Turn out the pie dough to a work surface and fold the dough into itself until the flour is fully incorporated into the fats, ultimately forming a ball. The dough should come together easily. If it is still crumbly add a bit more water.
Divide dough in half, forming each half into a disk about 1 inch thick. Tightly wrap in plastic wrap and place in fridge for two hours to chill (or up to 5 days). (Dough can also be frozen for up to 1 month, if frozen allow to thaw completely on the counter or in the refrigerator overnight before attempting to roll out).
Rolling Out the Dough: Lay the chilled disk of dough on a lightly floured work surface, cover with a sheet of plastic wrap and roll the dough outward from its’ center into a 12-inch circle, in all directions. Between every few rolls, give the dough a quarter turn to help keep the circle nice and round and ensure the dough isn’t sticking to your work surface. Add extra flour underneath the dough if needed. Visible specks of butter/shortening in the dough is normal and desired.
With plastic wrap still on top gently fold the dough in half forming a semi-circle, then fold in half again forming a quarter-circle. Gently lift the dough and place the point of the quarter circler in the center of your pie pan or tart tin.
Gently unfold, keeping plastic wrap in place and press/mold the dough into the pie plate, letting the excess hang over the side. Remove plastic wrap and trim dough in excess of ½ inch from the rim of your pie plate with scissors, reinforcing any areas that may need it with scraps. Tuck the ½ inch overhang underneath and crimp as desired. Return plastic wrap over pie and place in fridge until ready to fill or blind bake.
Blind Baking: Preheat an oven to 350˚F with a rack in the middle position.
egg wash (egg whisked with a splash of water)
Take a piece of parchment paper and crumple it up really good then straighten it back out.

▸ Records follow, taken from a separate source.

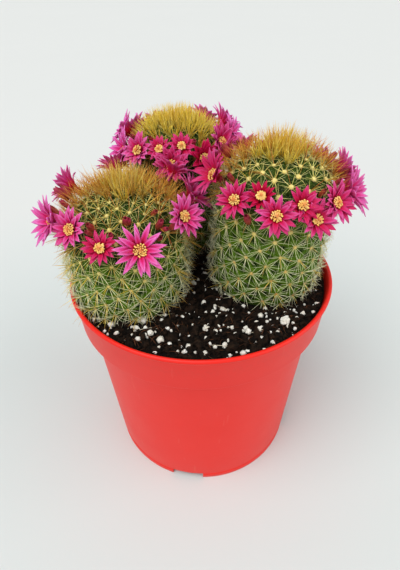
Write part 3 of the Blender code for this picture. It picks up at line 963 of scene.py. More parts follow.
# %% Spine finish
def make_spine_finish(name, base, middle, tip, young, tip_start):
    """Horny, slightly clear spine: colour runs from base to tip, and towards gold on young growth."""
    made, tree, shader = new_finish(name, 0.34, Specular_IOR_Level=0.5)
    place = trait(tree, "along")
    low = blend(tree, ramp(tree, place, 0.0, 0.35), base, middle)
    tipped = blend(tree, ramp(tree, place, tip_start, 1.0), low, tip)
    aged = blend(tree, trait(tree, "young"), tipped, young)
    darker = blend(tree, trait(tree, "tone"), aged, tip)
    _, patches = mottle(tree, 260.0, 2.0, (0, 0, 0), (1, 1, 1))
    worn = blend(tree, combine(tree, "MULTIPLY", patches, 0.25), darker, base)
    tree.links.new(worn, shader.inputs["Base Color"])
    relief(tree, shader, grain(tree, 2500.0, 0.5), 0.2, 0.00005)
    return made


RADIAL = make_spine_finish(
    "ivory_radial_spine", base=(0.92, 0.90, 0.40), middle=(0.98, 0.99, 0.72), tip=(0.98, 0.98, 0.76),
    young=(0.96, 0.84, 0.18), tip_start=0.7)
CENTRAL = make_spine_finish(
    "straw_central_spine", base=(0.94, 0.78, 0.16), middle=(0.97, 0.78, 0.16), tip=(0.66, 0.14, 0.03),
    young=(0.98, 0.70, 0.08), tip_start=0.50)
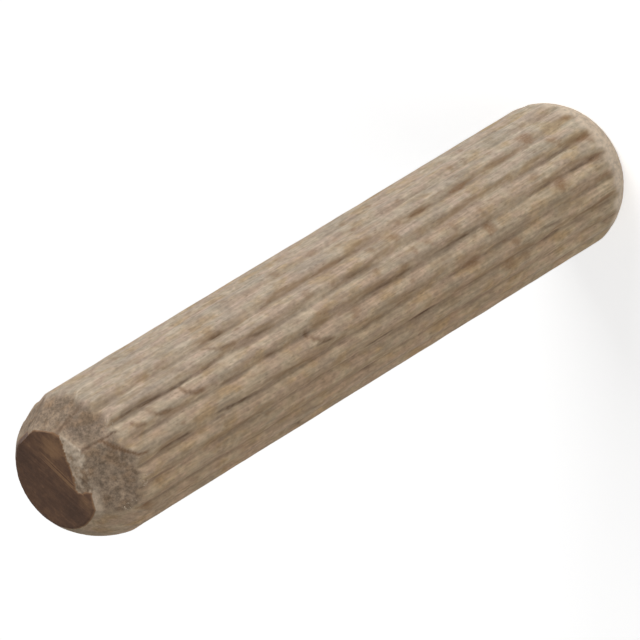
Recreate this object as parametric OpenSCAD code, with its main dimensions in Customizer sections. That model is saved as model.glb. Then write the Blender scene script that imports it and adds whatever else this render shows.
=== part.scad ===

Remove dough lined pie plate/tart tin from fridge. Remove plastic wrap and replace with parchment paper. Fill with dried beans, rice or pie weights up to the rim. Place in preheated oven for 20 to 25 minutes until it is pale golden and almost fully cooked. Gently remove the parchment paper with it’s contents, paint the base with a little beaten egg or egg white and return to the oven for 2-3 minutes. When it is cooked, leave it to cool while the filling is prepared.
Bumbleberry Pie with Twisted Top
Crust
1 recipe double crust pie dough (see recipe above)
Flour for dusting
Filling
1/2 cup (56 grams) cornstarch
1 ¼ cups (248 grams) granulated sugar
2 cup sliced rhubarb
2 cup blueberries
2 cups raspberries
2 cups blackberries
Zest of 1 orange
2 ½ Tablespoons orange juice
Assembly
Egg wash (egg beaten with a splash of water)
Turbinado sugar
Prepare double crust pie dough per recipe directions, allow dough to chill for at least 2 hours.
Preheat the oven to 425°F. Line a baking sheet with parchment paper or a silicone baking mat.
Roll half the pastry into a ~13” circle and fit into a 9” pie pan.
Whisk together the cornstarch, sugar and orange zest. Gently toss this together with the fruit and orange juice.
Gently tilt the filling out into the lined pie plate, distribute filling evenly throughout and return to the refrigerator.
On a lightly floured surface, roll out the other pastry into a roughly 12-inch circle about ⅛ to ¼-inch thick. Cut crust into ½-inch wide strips. They don’t have to be perfect as you will be twisting them. Remove pie from the refrigerator and starting in the middle of the pie, start twisting one of the pie crust strips, going around and around. Keep adding strips as you use them, keeping each layer close together. Continue with the rest of the strips until you reach the edge of the pie.
Brush the crust with the egg wash and sprinkle the top of the pie with Turbinado sugar, if desired.
Bake the pie, on the parchment lined baking sheet, for 15 minutes. Then lower the heat to 350°F and bake for another 50 to 55 minutes, until the top is golden brown and the filling is bubbling vigorously around the edges.
Remove the pie from the oven and cool completely (for several hours or overnight) before cutting and serving.
Store any leftover pie, covered, at room temperature for several days; freeze for longer storage.